L’apprentissage du français rendu « difficile » par la pandémie

Ilian Marsaud constate que son aisance en français a diminué pendant la pandémie.
Photo : Ilian Marsaud
Prenez note que cet article publié en 2021 pourrait contenir des informations qui ne sont plus à jour.
Alors que les Franco-Ontariens célèbrent leur journée ce samedi et que les institutions reconnaissent que l'année a été difficile pour le français en Ontario à bien des égards, force est de constater que pour les francophiles et pour ceux qui apprennent le français comme langue seconde, la pandémie a aussi entraîné quelques reculs.
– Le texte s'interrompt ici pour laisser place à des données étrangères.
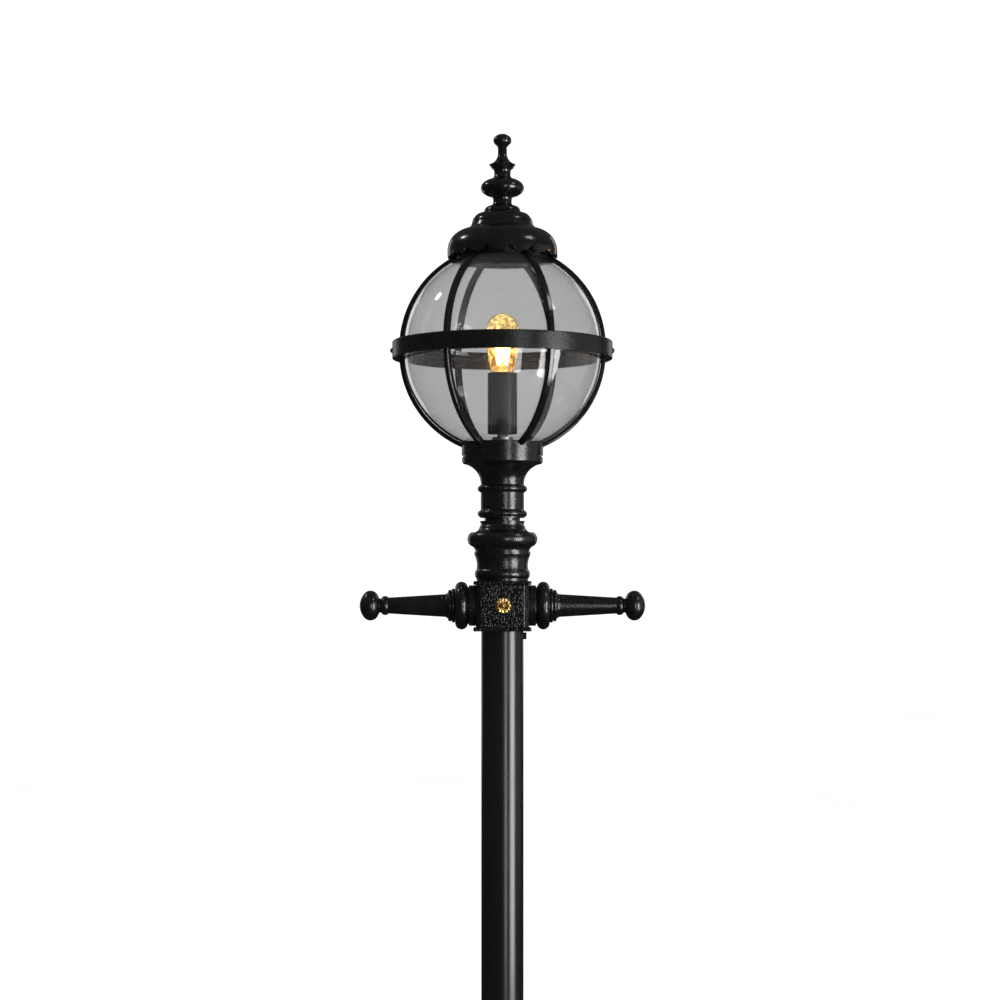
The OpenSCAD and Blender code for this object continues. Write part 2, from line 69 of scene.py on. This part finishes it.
def make_camera():
    """A level camera in front of the lamp."""
    data = bpy.data.cameras.new("camera")
    data.lens = CAMERA_LENS
    data.sensor_width = CAMERA_SENSOR
    data.shift_y = CAMERA_SHIFT
    camera = bpy.data.objects.new("camera", data)
    camera.location = (CAMERA_SIDE, -CAMERA_DISTANCE, CAMERA_HEIGHT)
    camera.rotation_euler = (math.pi / 2, 0, 0)
    bpy.context.collection.objects.link(camera)
    bpy.context.scene.camera = camera


make_camera()

# ---------------------------------------------------------------- node helpers

CELL_ROUNDING = 0.6


class Tree:
    """A material's node tree, with its Principled shader ready."""

    def __init__(self, name):
        self.material = bpy.data.materials.new(name)
        self.material.use_nodes = True
        self.nodes = self.material.node_tree.nodes
        self.links = self.material.node_tree.links
        self.shader = self.nodes["Principled BSDF"]
        self.place = self.add("ShaderNodeTexCoord").outputs["Object"]

    def add(self, kind):
        return self.nodes.new(kind)

    def link(self, source, target):
        self.links.new(source, target)

    def set(self, **values):
        """Constants on the shader's own sockets, an underscore standing for a space in a socket's name."""
        for key, value in values.items():
            self.shader.inputs[key.replace("_", " ")].default_value = value

    def noise(self, scale, detail, stretch=None, roughness=0.55, distortion=0.0):
        texture = self.add("ShaderNodeTexNoise")
        texture.inputs["Scale"].default_value = scale
        texture.inputs["Detail"].default_value = detail
        texture.inputs["Roughness"].default_value = roughness
        texture.inputs["Distortion"].default_value = distortion
        self.link(self.stretched(stretch), texture.inputs["Vector"])
        return texture.outputs["Fac"]

    def stretched(self, stretch):
        if stretch is None:
            return self.place
        mapping = self.add("ShaderNodeMapping")
        mapping.inputs["Scale"].default_value = stretch
        self.link(self.place, mapping.inputs["Vector"])
        return mapping.outputs["Vector"]

    def cells(self, scale):
        """The distance from the middle of rounded cells."""
        texture = self.add("ShaderNodeTexVoronoi")
        texture.feature = "SMOOTH_F1"
        texture.inputs["Scale"].default_value = scale
        texture.inputs["Smoothness"].default_value = CELL_ROUNDING
        self.link(self.place, texture.inputs["Vector"])
        return texture.outputs["Distance"]

    def ramp(self, source, stops):
        """A colour ramp through stops, each a place from 0 to 1 and a colour."""
        ramp = self.add("ShaderNodeValToRGB")
        points = ramp.color_ramp.elements
        while len(points) < len(stops):
            points.new(0.5)
        for point, (at, colour) in zip(points, stops):
            point.position = at
            point.color = (*colour, 1)
        self.link(source, ramp.inputs["Fac"])
        return ramp.outputs["Color"]

    def remap(self, source, low, high, from_low, from_high):
        """source, taken from between from_low and from_high to between low and high."""
        node = self.add("ShaderNodeMapRange")
        ends = {"From Min": from_low, "From Max": from_high, "To Min": low, "To Max": high}
        for key, value in ends.items():
            node.inputs[key].default_value = value
        self.link(source, node.inputs["Value"])
        return node.outputs["Result"]

    def bump(self, height, strength, distance, below=None):
        """A normal that sinks where height is great. below is another bump's normal, to add to."""
        node = self.add("ShaderNodeBump")
        node.inputs["Strength"].default_value = strength
        node.inputs["Distance"].default_value = distance
        self.link(height, node.inputs["Height"])
        node.invert = True
        if below is not None:
            self.link(below, node.inputs["Normal"])
        return node.outputs["Normal"]


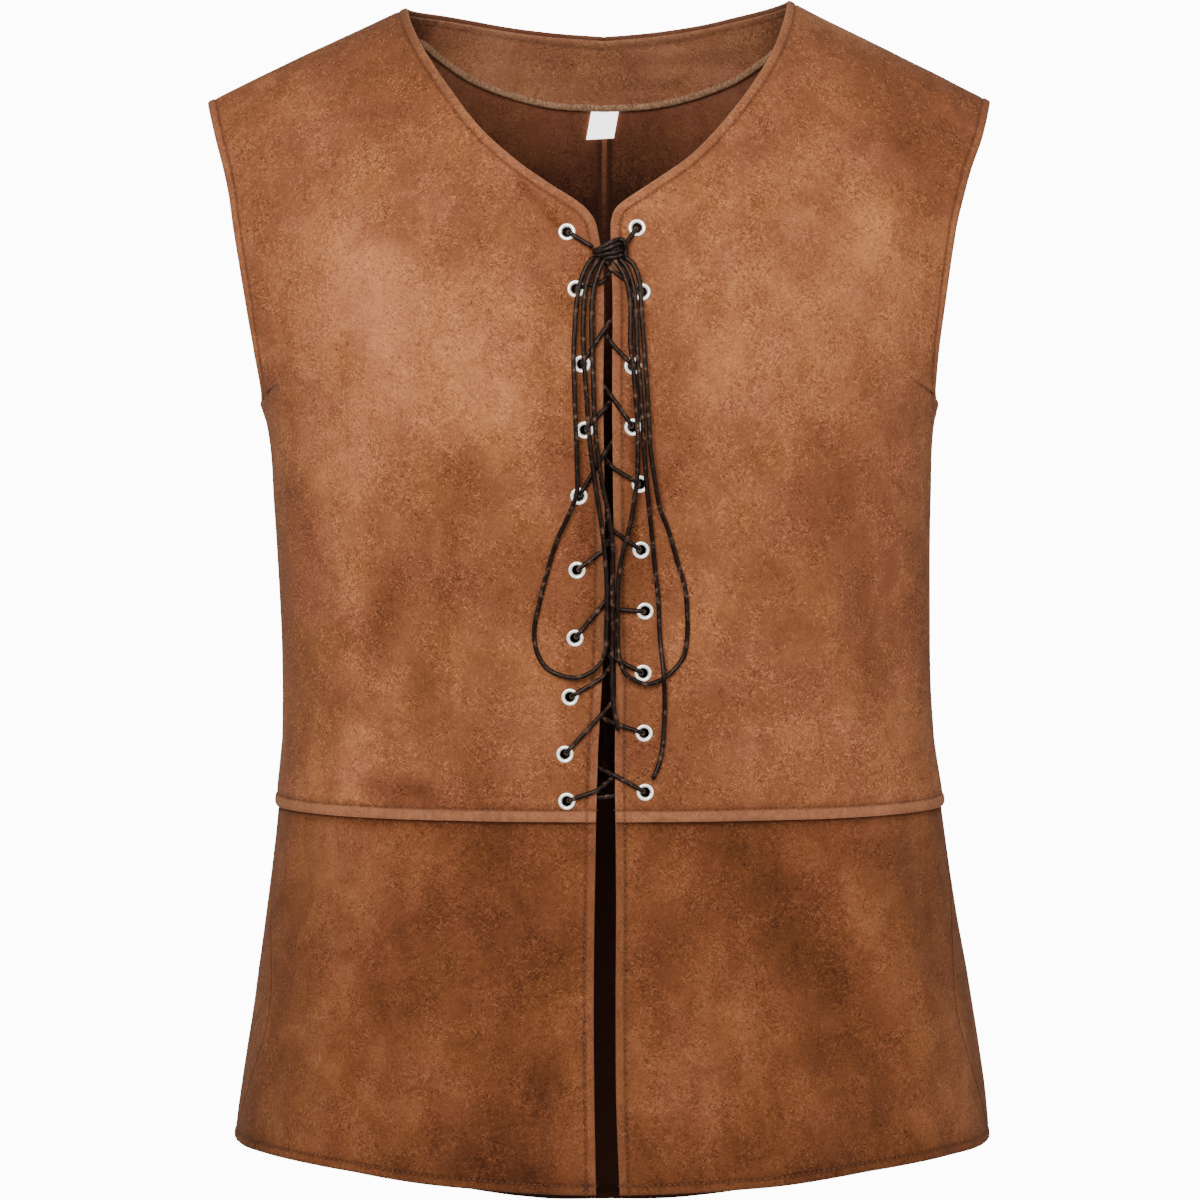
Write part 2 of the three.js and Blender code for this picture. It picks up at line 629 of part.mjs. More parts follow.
function backSkirtGrid() {
  const grid = SKIRT_ROWS.map((share) => {
    const cells = [];
    const farZ = mix(SKIRT_TOP_Z, hemZ(Math.PI / 2), share);
    for (let c = -COLUMNS; c <= COLUMNS; c += 1) {
      const side = c < 0 ? 'right' : 'left';
      cells.push(skirtCell(side, mix(Math.PI, seamTurn(farZ), Math.abs(c) / COLUMNS), share));
    }
    return cells;
  });
  alongSeam(grid.map((row) => row[0]), 'right', 1);
  alongSeam(grid.map((row) => row[2 * COLUMNS]), 'left', 1);
  return grid;
}

// ---------- inside the back neck ----------
function insideBack(x, z, inset) {
  const side = x < 0 ? 'right' : 'left';
  const turn = turnOf(side, x, z, 'back');
  const cell = cloth(side, turn, z);
  cell.at.addScaledVector(cell.out, -inset);
  return cell;
}

function facingGrid() {
  const { bands } = FACING;
  const grid = [];
  for (let band = 0; band <= bands; band += 1) {
    const cells = [];
    for (let step = -NECK_COLUMNS; step <= NECK_COLUMNS; step += 1) {
      const share = neckStep(step / NECK_COLUMNS);
      const side = share < 0 ? 'right' : 'left';
      const reach = NECK_X[side];
      const lowReach = reach + FACING_ON_SHOULDER;
      const lowTable = [...FACING_EDGE, { x: lowReach, z: ridgeZ(side, lowReach) - FACING.drop }];
      const x = mix(reach, lowReach, band / bands) * share;
      const topZ = backNeckZ(side, Math.abs(reach * share)) - FACING.drop;
      const lowZ = between(lowTable, 'z', Math.abs(lowReach * share), 'x');
      const z = Math.min(mix(topZ, lowZ, band / bands), ridgeZ(side, x) - FACING.drop);
      cells.push(insideBack(x, z, FACING.inset));
    }
    grid.push(cells);
  }
  return grid;
}

function labelGrid() {
  const top = between(FACING_EDGE, 'z', 0, 'x') - 0.6;
  const grid = [];
  for (const down of [0, 0.5, 1]) {
    const cells = [-0.5, 0, 0.5].map((across) => {
      const x = LABEL.x + across * LABEL.width + down * LABEL.lean;
      return insideBack(x, top - down * LABEL.height + across, LABEL.inset);
    });
    grid.push(cells);
  }
  return grid;
}

// ---------- eyelets ----------
function eyeletFrame({ x, z }) {
  const at = onFront(x, z, 0);
  const out = onFront(x, z, 1).sub(at).normalize();
  return { at, turned: new THREE.Quaternion().setFromUnitVectors(new THREE.Vector3(0, 1, 0), out) };
}

function eyeletGeometry() {
  const { bore, barrel, flange, crown, rearFlange, height, sides } = EYELET;
  const { front, rear } = EYELET_SEAT;
  const profile = [
    [bore, -rear - height / 2],
    [rearFlange, -rear],
    [barrel, -rear],
    [barrel, front],
    [flange, front],
    [crown, front + height],
    [bore, front + height / 4],
    [bore, -rear - height / 2],
  ];
  return new THREE.LatheGeometry(profile.map(([r, y]) => new THREE.Vector2(r, y)), sides);
}

const wasm = await Module();
wasm.setup();

function toSolid(geometry) {
  const bare = geometry.clone();
  bare.deleteAttribute('normal');
  bare.deleteAttribute('uv');
  const merged = mergeVertices(bare, 1e-4);
  const vertProperties = new Float32Array(merged.attributes.position.array);
  const triVerts = new Uint32Array(merged.index.array);
  return new wasm.Manifold(new wasm.Mesh({ numProp: 3, vertProperties, triVerts }));
}

function fromSolid(solid) {
  const mesh = solid.getMesh();
  const geometry = new THREE.BufferGeometry();
  geometry.setAttribute('position', new THREE.BufferAttribute(new Float32Array(mesh.vertProperties), 3));
  geometry.setIndex(new THREE.BufferAttribute(new Uint32Array(mesh.triVerts), 1));
  geometry.computeVertexNormals();
  return geometry;
}

function punched(geometry, side) {
  let solid = toSolid(geometry);
  for (const eyelet of EYELETS[side]) {
    const { at, turned } = eyeletFrame(eyelet);
    const punch = new THREE.CylinderGeometry(PUNCH.radius, PUNCH.radius, PUNCH.length, PUNCH.sides);
    punch.applyQuaternion(turned).translate(at.x, at.y, at.z);
    solid = solid.subtract(toSolid(punch));
  }
  return fromSolid(solid);
}

// ---------- lace ----------
// a tube's steps fall on the curve's own points, so that tight bends keep their shape
class PointedCurve extends THREE.CatmullRomCurve3 {
  getPointAt(u, target) {
    return this.getPoint(u, target);
  }

  getTangentAt(u, target) {
    return this.getTangent(u, target);
  }
}

function roundSection(radius, sides) {
  const shape = new THREE.Shape();
  for (let i = 0; i < sides; i += 1) {
    const a = (2 * Math.PI * i) / sides;
    if (i === 0) shape.moveTo(radius, 0);
    else shape.lineTo(radius * Math.cos(a), radius * Math.sin(a));
  }
  shape.closePath();
  return shape;
}

function tube(curve, steps, sides) {
  const section = roundSection(LACE_D / 2, sides);
  return new THREE.ExtrudeGeometry(section, { steps, bevelEnabled: false, extrudePath: curve });
}

const OTHER = { right: 'left', left: 'right' };
const EDGE_CLEAR = SUEDE / 2 + 0.2;
const EDGE_BEND_R = LACE_D / 2 + LACE_CLEAR;
const REAR_SHIFT = -0.2;
const CROSS_RISE = 0.24;

// up through an eyelet from behind: distance from its middle towards the place before or
// after it on the lace, and lift
const THROUGH_EYELET = [
  { reach: 4.6, lift: -3.4, towards: 'before' },
  { reach: 2.6, lift: -3.6, towards: 'before' },
  { reach: 1.2, lift: -2.6, towards: 'before' },
  { reach: 0.85, lift: -0.2, towards: 'middle' },
  { reach: 1.2, lift: 1.9, towards: 'after' },
  { reach: 2.4, lift: 3.5, towards: 'after' },
  { reach: 4.9, lift: 3.35, towards: 'after' },
];

// from the front of one panel, through the gap, to the back of the other panel
function crossGap(side, from, to) {
  const edgeX = (s, z) => signOf(s) * between(FRONT_EDGE, s, z);
  const near = edgeX(side, from.crossZ);
  const far = edgeX(OTHER[side], from.crossZ);
  const middle = (near + far) / 2;
  const half = Math.abs(far - near) / 2;
  const bend = Math.atan2(EDGE_CLEAR, half) + Math.asin(EDGE_BEND_R / Math.hypot(half, EDGE_CLEAR));
  const way = Math.sign(far - near);
  const rise = (to.z - from.z) * CROSS_RISE;
  const places = [];
  for (const share of [0, 0.5, 1]) {
    const a = bend * share;
    places.push([-half + EDGE_BEND_R * Math.sin(a), EDGE_CLEAR + EDGE_BEND_R * Math.cos(a)]);
  }
  for (const share of [1, 0.5, 0]) {
    const a = bend * share;
    places.push([half - EDGE_BEND_R * Math.sin(a), -EDGE_CLEAR - EDGE_BEND_R * Math.cos(a)]);
  }
  return places.map(([out, lift]) => ({
    x: middle + way * out,
    z: from.crossZ + (rise * out) / (2 * half + 2),
    lift: lift + REAR_SHIFT,
  }));
}

function upThrough(eyelet, comesFrom, goesTo) {
  const halfway = { x: (comesFrom.x + goesTo.x) / 2, z: (comesFrom.z + goesTo.z) / 2 };
  return THROUGH_EYELET.map(({ reach, lift, towards }) => {
    const aim = { before: comesFrom, middle: halfway, after: goesTo }[towards];
    const run = Math.hypot(aim.x - eyelet.x, aim.z - eyelet.z);
    return {
      x: eyelet.x + ((aim.x - eyelet.x) * reach) / run,
      z: eyelet.z + ((aim.z - eyelet.z) * reach) / run,
      lift,
    };
  });
}

// one half of the lace, from its lowest eyelet up to the knot
function climb(startSide) {
  const places = [];
  let side = startSide;
  let comesFrom = EYELETS[OTHER[side]].at(-1);
  for (let i = EYELETS[side].length - 1; i > 0; i -= 1) {
    const eyelet = EYELETS[side][i];
    const next = EYELETS[OTHER[side]][i - 1];
    const gap = crossGap(side, eyelet, next);
    places.push(...upThrough(eyelet, comesFrom, gap[0]), ...gap);
    comesFrom = gap.at(-1);
    side = OTHER[side];
  }
  const top = EYELETS[side][0];
  const knotReach = KNOT.halfWidth + LACE_CLEAR + 0.6;
  const knotEnd = { x: KNOT.x + signOf(side) * knotReach, z: KNOT.z, lift: KNOT.lift };
  places.push(...upThrough(top, comesFrom, knotEnd), knotEnd);
  return places;
}

function lacingCurve() {
  const places = [...climb('right').reverse(), ...climb('left')];
  return new PointedCurve(places.map(({ x, z, lift }) => onFront(x, z, lift)), false, 'centripetal');
}

function knotGeometry() {
  const ball = new THREE.SphereGeometry(1, KNOT_BALL.sides, KNOT_BALL.rings);
  ball.scale(KNOT.halfWidth, KNOT.halfDepth, KNOT.halfHeight);
  const at = onFront(KNOT.x, KNOT.z, KNOT.lift);
  ball.translate(at.x, at.y, at.z);
  return ball;
}

function bowCurve(route) {
  const points = route.map(({ x, z, lift }) => onFront(x, z, lift));
  return new THREE.CatmullRomCurve3(points, false, 'centripetal');
}

// ---------- the vest ----------
const vest = new THREE.Group();

function add(name, geometry, material) {
  const mesh = new THREE.Mesh(geometry, material);
  mesh.name = name;
  vest.add(mesh);
  return mesh;
}

for (const side of ['right', 'left']) {
  add(`bodice_front_${side}`, punched(wall(frontBodiceGrid(side), SUEDE), side), TAN_SUEDE);
  add(`bodice_back_${side}`, wall(backBodiceGrid(side), SUEDE), TAN_SUEDE);
  add(`skirt_front_${side}`, wall(frontSkirtGrid(side), SUEDE), BROWN_SUEDE);
}
add('skirt_back', wall(backSkirtGrid(), SUEDE), BROWN_SUEDE);
add('back_neck_facing', wall(facingGrid(), FACING.thickness), FACING_SUEDE);
add('neck_label', wall(labelGrid(), LABEL.thickness), LABEL_CLOTH);

for (const side of ['right', 'left']) {
  EYELETS[side].forEach((eyelet, i) => {
    const number = String(i + 1).padStart(2, '0');
    const { at, turned } = eyeletFrame(eyelet);
    const mesh = add(`eyelet_${side}_${number}`, eyeletGeometry(), EYELET_METAL);
    mesh.position.copy(at);
    mesh.quaternion.copy(turned);
  });
}

const lacing = lacingCurve();
add('lacing', tube(lacing, lacing.points.length - 1, LACE_SIDES.laced), LACE_LEATHER);
add('lace_knot', knotGeometry(), LACE_LEATHER);
for (const [name, route] of Object.entries(BOW_ROUTES)) {
  const curve = bowCurve(route);
  const steps = Math.round(curve.getLength() / FREE_LACE_STEP);
  add(name, tube(curve, steps, LACE_SIDES.free), LACE_LEATHER);
}

export default vest;
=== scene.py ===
import math

import bmesh
import bpy
import numpy as np
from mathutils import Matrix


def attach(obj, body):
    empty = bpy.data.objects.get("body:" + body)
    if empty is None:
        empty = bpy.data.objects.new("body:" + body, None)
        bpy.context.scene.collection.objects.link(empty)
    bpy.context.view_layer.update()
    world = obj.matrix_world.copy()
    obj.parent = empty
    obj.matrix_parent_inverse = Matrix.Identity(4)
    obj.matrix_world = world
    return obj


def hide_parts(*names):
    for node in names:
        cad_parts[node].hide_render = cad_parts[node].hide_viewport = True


# A laced suede vest in its hollow worn form. Tables are in millimetres, in the row's frame:
# +Z up, the front faces -Y, the wearer's right is at -X. Meshes are made in metres.

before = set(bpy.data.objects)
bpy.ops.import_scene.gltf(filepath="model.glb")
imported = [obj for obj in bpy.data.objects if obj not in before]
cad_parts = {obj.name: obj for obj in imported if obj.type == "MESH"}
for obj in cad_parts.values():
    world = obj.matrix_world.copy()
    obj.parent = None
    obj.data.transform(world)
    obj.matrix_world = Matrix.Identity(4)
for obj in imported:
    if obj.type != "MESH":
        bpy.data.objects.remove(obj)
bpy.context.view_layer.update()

MM = 0.001


def table(names, *rows):
    """A table as a dict of columns."""
    return dict(zip(names.split(), np.array(rows, float).T))


# ---------- the form of the vest, as in the part's source ----------
SUEDE = 1.4
NECK_X = {-1: 122.0, 1: 113.5}
NECK_Z = {-1: -3.0, 1: 1.4}
NECK_ARCH = 41.0
SHOULDER_TIP_Z = -61.0
SHOULDER_TIP_X = {-1: 246.0, 1: 239.5}
ROUNDING = {"depth": 220.0, "power": 0.6}
SQUARENESS = 2.3
UNDERARM_Z = -252.0
WAIST_Z = -497.0
WAIST_LAP = 8.0
LAP_STEP = SUEDE + 0.6
LAP_EASE = 34.0
HEM_SIDE_Z = -705.0
HEM_DIP = {"front": 9.0, "back": 76.0}
HEM_RISE = 5.0
SKIRT_TOP_Z = WAIST_Z + WAIST_LAP - 0.3
SIDES = {"right": -1, "left": 1}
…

Pour Ilian Marsaud, élève de 7e année au programme d’immersion d’une école anglophone torontoise, la pandémie a eu un effet négatif sur l'apprentissage du français.
La majorité de ma journée, c’était en anglais et donc comme je n’étais pas challengé, [mon aisance en français] a vraiment diminué
, raconte-t-il.
Avec la COVID-19 et le passage aux cours en ligne, lui et sa classe ont d’abord été privés d'enseignant de français, puis quand l’enseignement du français a repris, les occasions de pratiquer la langue ont diminué.
C’était beaucoup plus individuel, c’était plus : ''il nous dit quoi faire et on le fait'' et donc on ne parlait pas vraiment
, raconte le jeune, du haut de ses 12 ans. Après des mois loin de ses camarades, il dit aussi avoir constaté une différence dans le niveau de langue lors de la rentrée de cette année.
« J’ai un camarade dans mon bus et avant la COVID, on parlait et il parlait très bien. Maintenant, des fois, il doit changer à l’anglais donc oui, ça a vraiment baissé entre nous. »
Et les enseignants aussi, remarquent une différence depuis le début de la pandémie, et surtout après plusieurs mois loin des salles de classe.
Apprentissage des langues difficile en temps de pandémie
On était à l’école, à la maison, à l’école, à la maison… C’était difficile d’avoir la structure où on peut les encourager à parler en français
, se souvient Steve Massa, enseignant en école d’immersion pour le conseil scolaire public anglais de Toronto.
« À l’école, il y a les camarades, ils peuvent bavarder en français, et à la maison, peut-être que c’est juste eux qui parlent français, ou qui apprennent à parler français. »
Danielle Takoff, enseignante au programme d’immersion au conseil scolaire public d'Ottawa-Carleton, a par ailleurs remarqué un plus grand écart de niveau entre ses nouveaux élèves de 7e année.
Les élèves qui ont une plus grande affinité avec la langue ont bien compris en ligne avec moins de supervision
, dit-elle.
Ils ont pu faire les travaux, ils ont utilisé les outils demandés tandis que d’autres qui sont moins indépendants n’ont pas saisi et maîtrisé ces apprentissages et n’ont peut-être pas développé plus de vocabulaire à cause de leur plus faible motivation avec l’apprentissage de la langue.
« Toute la situation d’apprentissage en ligne, apprendre avec les masques, apprendre en rangs, a un plus grand impact sur les élèves qui sont peut-être moins motivés. »
Et malgré le retour en classe, certains défis persistent, soulignent les deux enseignants, notamment à cause du port du masque.
Être enseignant de langue française oui, c’est moitié l’écriture, la lecture et tout ça, mais c’est quelque chose de visuel. Tu peux m’écouter, absolument, mais il faut aussi me voir
, assure Steve Massa.
L’importance des gens bilingues et francophiles pour la francophonie
Même si les professeurs estiment que ces retards sont rattrapables pour la plupart, le président de l’Assemblée de la francophonie de l’Ontario (AFO) estime que ces problèmes viennent prouver jusqu’à quel point nos écoles jouent un grand rôle dans l'apprentissage du français des jeunes
.
Carol Jolin rappelle également l’importance des personnes bilingues et francophiles pour la vitalité du français dans la province.
« Si on veut moderniser la Loi sur les services en français et obtenir davantage de services, ça nous prend des gens qui sont capables de donner ces services-là. »
Il ajoute que si l’on compte quelque 644 000 Franco-Ontariens, globalement, environ un million et demi de personnes parlent le français en Ontario.
Enfin, la pandémie a, certes, créé de nouveaux défis pour l’éducation francophone en Ontario, mais M. Jolin note que la pénurie d’enseignants francophones menace toujours, et depuis longtemps, l’avenir du français dans les écoles ontariennes.